Freedom Conference (4 of 4)

Mike Connell

I wish I could say in that particular case she could see it. She just refused to see it. She didn't want to see it and so I said I'm sorry, I can't help you anymore because you're not facing the root problem which lies in your heart. You have an undealt with issue with your father and until you deal with that you will continue to have this kind of problem coming into your life.

When we counsel people in marriage there are probably two significant areas that we would look for. One is what sexual kind of relationships or situations have happened with you prior to your marriage, but the other one which is the most telling of all is tell me about your relationship with your parents. You would be amazed how many times an unresolved conflict with a parent reproduces in the next generation and represents itself waiting to be resolved. It's like there's a magnetic attraction that pulls into the person's life some person that will outwork the same thing that they tried to run away from and there has to be a spiritual dynamic behind that and there is. So I want to just show this to you through the scriptures.

So firstly we'll just start and I want to just go through a few scriptures and then I want to show you how to break out of this, because in some of the counselling that I did just with two or three people the same issue reappeared. They had an unresolved conflict with a father and the situations they were facing directly connected to that unresolved - in fact it was traced back to that unresolved root and I did send them away with homework to do to actually resolve the conflict and the judgements that were in their heart.

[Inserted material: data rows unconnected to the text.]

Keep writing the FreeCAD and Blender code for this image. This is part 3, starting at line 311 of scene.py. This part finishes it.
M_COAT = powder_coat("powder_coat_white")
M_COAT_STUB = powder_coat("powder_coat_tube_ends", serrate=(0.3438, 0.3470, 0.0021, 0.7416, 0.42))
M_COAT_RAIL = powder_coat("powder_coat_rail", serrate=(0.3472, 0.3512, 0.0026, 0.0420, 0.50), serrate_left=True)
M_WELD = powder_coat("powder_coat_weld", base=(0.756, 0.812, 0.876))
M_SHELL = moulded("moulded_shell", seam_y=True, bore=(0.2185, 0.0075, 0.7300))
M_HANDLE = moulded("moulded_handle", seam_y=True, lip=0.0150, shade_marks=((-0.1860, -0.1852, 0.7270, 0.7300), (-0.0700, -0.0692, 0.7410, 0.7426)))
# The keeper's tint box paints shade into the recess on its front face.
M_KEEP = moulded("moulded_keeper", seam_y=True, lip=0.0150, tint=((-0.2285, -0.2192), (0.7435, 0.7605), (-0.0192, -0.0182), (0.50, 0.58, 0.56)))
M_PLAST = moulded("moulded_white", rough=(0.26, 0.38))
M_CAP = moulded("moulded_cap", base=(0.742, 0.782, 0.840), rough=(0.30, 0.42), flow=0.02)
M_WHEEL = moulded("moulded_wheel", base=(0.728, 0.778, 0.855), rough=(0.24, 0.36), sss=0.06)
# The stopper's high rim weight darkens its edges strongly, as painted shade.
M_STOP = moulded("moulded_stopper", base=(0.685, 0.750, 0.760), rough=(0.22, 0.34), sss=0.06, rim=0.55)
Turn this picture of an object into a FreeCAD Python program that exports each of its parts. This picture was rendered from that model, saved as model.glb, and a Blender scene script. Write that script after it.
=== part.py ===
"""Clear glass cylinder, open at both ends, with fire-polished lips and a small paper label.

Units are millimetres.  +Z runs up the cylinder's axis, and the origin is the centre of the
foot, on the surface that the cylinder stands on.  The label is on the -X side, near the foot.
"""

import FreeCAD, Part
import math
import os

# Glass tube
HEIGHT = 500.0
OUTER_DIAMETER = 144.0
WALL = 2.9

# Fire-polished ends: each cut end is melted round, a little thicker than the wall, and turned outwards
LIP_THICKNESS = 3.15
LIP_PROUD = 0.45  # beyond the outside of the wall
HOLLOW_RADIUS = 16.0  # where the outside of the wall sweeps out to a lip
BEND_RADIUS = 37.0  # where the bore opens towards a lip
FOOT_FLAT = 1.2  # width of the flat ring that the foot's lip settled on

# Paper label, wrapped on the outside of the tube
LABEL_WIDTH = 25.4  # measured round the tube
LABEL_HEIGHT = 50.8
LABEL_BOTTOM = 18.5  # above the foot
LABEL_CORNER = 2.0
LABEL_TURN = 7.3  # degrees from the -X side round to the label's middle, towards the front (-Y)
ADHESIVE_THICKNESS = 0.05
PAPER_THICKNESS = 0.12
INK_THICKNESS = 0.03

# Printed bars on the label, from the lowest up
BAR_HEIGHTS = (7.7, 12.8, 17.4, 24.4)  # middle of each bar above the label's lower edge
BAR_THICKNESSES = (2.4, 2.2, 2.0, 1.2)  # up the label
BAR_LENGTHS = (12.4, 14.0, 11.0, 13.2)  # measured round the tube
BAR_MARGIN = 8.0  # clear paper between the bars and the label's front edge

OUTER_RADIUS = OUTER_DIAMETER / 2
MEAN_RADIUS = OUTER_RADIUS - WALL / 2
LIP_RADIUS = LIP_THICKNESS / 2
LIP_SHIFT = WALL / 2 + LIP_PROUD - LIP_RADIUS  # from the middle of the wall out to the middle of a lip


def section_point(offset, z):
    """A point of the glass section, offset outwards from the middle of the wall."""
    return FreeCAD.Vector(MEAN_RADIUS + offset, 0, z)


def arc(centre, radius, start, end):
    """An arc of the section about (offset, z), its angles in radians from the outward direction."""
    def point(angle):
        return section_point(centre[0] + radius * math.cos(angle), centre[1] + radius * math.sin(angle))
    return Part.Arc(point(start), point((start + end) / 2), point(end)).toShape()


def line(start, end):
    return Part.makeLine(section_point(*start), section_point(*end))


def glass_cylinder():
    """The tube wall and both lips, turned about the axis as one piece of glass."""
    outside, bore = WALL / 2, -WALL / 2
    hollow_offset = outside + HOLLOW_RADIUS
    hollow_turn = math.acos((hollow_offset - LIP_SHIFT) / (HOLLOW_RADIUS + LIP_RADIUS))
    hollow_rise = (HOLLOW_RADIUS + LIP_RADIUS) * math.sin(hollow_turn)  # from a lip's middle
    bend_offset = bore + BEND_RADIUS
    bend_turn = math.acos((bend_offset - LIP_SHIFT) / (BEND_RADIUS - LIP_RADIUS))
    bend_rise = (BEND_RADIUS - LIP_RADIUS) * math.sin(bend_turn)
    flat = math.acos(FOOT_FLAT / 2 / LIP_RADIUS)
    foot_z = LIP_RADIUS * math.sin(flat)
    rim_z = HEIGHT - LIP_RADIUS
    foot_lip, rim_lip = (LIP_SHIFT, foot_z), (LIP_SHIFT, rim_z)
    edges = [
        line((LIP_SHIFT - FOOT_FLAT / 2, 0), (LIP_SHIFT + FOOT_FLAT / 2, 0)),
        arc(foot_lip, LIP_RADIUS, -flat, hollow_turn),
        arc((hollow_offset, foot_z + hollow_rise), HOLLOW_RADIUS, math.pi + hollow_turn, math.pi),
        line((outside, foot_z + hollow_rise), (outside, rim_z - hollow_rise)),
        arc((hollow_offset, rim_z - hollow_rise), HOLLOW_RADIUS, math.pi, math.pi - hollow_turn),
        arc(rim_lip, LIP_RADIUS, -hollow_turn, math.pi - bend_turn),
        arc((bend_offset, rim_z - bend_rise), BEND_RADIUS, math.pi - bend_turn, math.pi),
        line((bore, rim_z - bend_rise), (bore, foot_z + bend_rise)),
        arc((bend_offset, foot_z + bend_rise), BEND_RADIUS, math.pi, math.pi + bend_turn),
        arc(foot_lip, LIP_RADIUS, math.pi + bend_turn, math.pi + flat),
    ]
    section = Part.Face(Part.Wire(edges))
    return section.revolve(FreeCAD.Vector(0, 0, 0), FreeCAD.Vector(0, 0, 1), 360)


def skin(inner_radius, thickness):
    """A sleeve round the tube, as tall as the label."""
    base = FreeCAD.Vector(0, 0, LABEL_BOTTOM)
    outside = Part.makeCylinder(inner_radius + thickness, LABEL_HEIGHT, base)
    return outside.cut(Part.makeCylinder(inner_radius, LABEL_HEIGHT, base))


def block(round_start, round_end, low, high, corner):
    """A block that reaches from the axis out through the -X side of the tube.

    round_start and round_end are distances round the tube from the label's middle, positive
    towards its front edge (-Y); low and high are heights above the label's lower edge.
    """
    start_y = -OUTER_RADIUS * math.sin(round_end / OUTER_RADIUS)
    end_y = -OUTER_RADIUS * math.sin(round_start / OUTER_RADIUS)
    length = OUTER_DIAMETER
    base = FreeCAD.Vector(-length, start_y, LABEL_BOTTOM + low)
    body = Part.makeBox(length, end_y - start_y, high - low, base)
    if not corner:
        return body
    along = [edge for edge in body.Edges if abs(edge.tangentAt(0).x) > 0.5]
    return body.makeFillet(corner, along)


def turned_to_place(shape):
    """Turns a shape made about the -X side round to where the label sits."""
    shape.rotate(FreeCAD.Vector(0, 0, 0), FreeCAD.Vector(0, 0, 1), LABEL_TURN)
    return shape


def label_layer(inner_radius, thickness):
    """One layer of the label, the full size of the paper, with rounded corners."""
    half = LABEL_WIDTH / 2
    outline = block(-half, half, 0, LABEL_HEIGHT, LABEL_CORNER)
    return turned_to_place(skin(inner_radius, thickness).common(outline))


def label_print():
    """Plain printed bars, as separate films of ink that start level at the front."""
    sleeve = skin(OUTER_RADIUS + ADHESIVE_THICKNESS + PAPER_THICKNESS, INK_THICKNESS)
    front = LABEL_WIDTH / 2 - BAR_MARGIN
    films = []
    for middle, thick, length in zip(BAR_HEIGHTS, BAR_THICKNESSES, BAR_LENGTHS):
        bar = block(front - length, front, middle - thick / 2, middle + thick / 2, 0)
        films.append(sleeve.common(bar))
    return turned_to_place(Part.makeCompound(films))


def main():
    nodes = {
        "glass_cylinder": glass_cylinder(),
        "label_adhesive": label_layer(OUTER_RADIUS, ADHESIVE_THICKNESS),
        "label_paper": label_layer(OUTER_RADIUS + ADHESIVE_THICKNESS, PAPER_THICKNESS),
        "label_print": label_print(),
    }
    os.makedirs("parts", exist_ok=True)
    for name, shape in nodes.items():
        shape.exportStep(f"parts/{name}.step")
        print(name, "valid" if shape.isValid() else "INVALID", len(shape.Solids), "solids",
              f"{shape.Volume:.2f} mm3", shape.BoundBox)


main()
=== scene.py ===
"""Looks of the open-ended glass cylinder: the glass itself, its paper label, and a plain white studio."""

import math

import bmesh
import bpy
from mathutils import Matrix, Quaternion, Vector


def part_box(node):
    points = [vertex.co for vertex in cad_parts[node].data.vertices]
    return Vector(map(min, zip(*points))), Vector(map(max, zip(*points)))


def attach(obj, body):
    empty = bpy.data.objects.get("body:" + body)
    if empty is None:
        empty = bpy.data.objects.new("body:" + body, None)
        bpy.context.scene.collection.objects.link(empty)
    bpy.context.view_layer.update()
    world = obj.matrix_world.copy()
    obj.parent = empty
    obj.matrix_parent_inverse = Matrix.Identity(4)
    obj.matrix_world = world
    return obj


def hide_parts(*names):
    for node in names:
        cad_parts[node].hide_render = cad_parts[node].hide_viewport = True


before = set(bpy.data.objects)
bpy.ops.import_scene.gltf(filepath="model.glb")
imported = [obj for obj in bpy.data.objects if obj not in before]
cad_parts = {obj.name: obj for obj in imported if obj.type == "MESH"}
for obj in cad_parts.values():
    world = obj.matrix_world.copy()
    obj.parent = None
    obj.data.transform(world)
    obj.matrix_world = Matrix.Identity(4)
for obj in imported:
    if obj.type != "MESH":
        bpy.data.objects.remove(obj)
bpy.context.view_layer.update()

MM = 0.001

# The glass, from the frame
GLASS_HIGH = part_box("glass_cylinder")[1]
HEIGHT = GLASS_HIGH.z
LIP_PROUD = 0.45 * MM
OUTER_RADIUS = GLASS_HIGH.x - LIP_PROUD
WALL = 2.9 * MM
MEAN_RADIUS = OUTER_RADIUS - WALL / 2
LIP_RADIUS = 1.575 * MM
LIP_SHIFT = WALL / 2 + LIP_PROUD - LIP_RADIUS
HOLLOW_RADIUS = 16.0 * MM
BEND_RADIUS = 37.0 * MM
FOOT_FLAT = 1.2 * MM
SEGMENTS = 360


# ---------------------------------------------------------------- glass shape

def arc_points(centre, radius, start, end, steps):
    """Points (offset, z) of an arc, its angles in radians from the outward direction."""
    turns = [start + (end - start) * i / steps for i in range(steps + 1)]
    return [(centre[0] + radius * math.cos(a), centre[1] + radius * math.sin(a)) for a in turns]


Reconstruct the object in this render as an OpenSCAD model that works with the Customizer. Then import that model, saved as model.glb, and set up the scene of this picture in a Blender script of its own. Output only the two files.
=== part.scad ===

They were directly reaping the outcome of walking away from home with issues unresolved and so we can leave home physically, but not leave home emotionally or spiritually. We bring the baggage with us into the next season in our life and what you ran away from with re-present in your family life until you face it and it'll keep re-presenting. If some of you were to look back into your family you'll find that the same kinds of problems seem to come generationally and one of those reasons is because of inequity in the family. Another reason is because of familiar spirits, but another reason is because of this thing called bitter judgements and I want to just talk about it. I want to give you several scriptures and just open your understanding to this and then show you quickly what you can do. Then we'll have an opportunity for you to think about your own situation and what God's speaking to you about what you need to do, okay?

So let's have a look in Ephesians, Chapter 6 and Verse 2 and 3; Honour your father and mother, which is the first commandment with a promise, that it may be well with you and you may live long on the earth. Honour your father and mother - now notice this - the first commandment with a promise, so He highlights this commandment is unusual because it carries a blessing that God has described and notice the blessing is in two parts. It says that it will be well with you and you'll live long on the earth. Now the implication in that is if you violate that commandment by dishonouring your mother and your father it will affect your physical health, it'll affect your life expectancy and it will affect your life will not go well for you.

Now one of the problems about spiritual issues is we seldom connect the problem we're facing to a choice we made or a sin that we committed way back there. We just don't get the connection and that's because sin is deceptive and we can't see that sometimes the problem I'm facing now is rooted back in an issue I never dealt with. I'm just playing out something that's going on in my heart. Remember we shared in that last session, out of your heart flows the issues of your life. Now so I want to just look at this, first of all this issue of honour - honour your father and mother - which is the first commandment with a promise. We have found if life is not going well for someone I check out what's happened in their family background, for example I had one guy I counselled and I started to ask him a few questions. He'd actually just had a row with his boss and had given up the job he was in, so now he was starting out a new job and the reason he was coming to see me, he's had a conflict with one of the cell group leaders you see, so I started to ask him then about his relationship with authority figures in his life.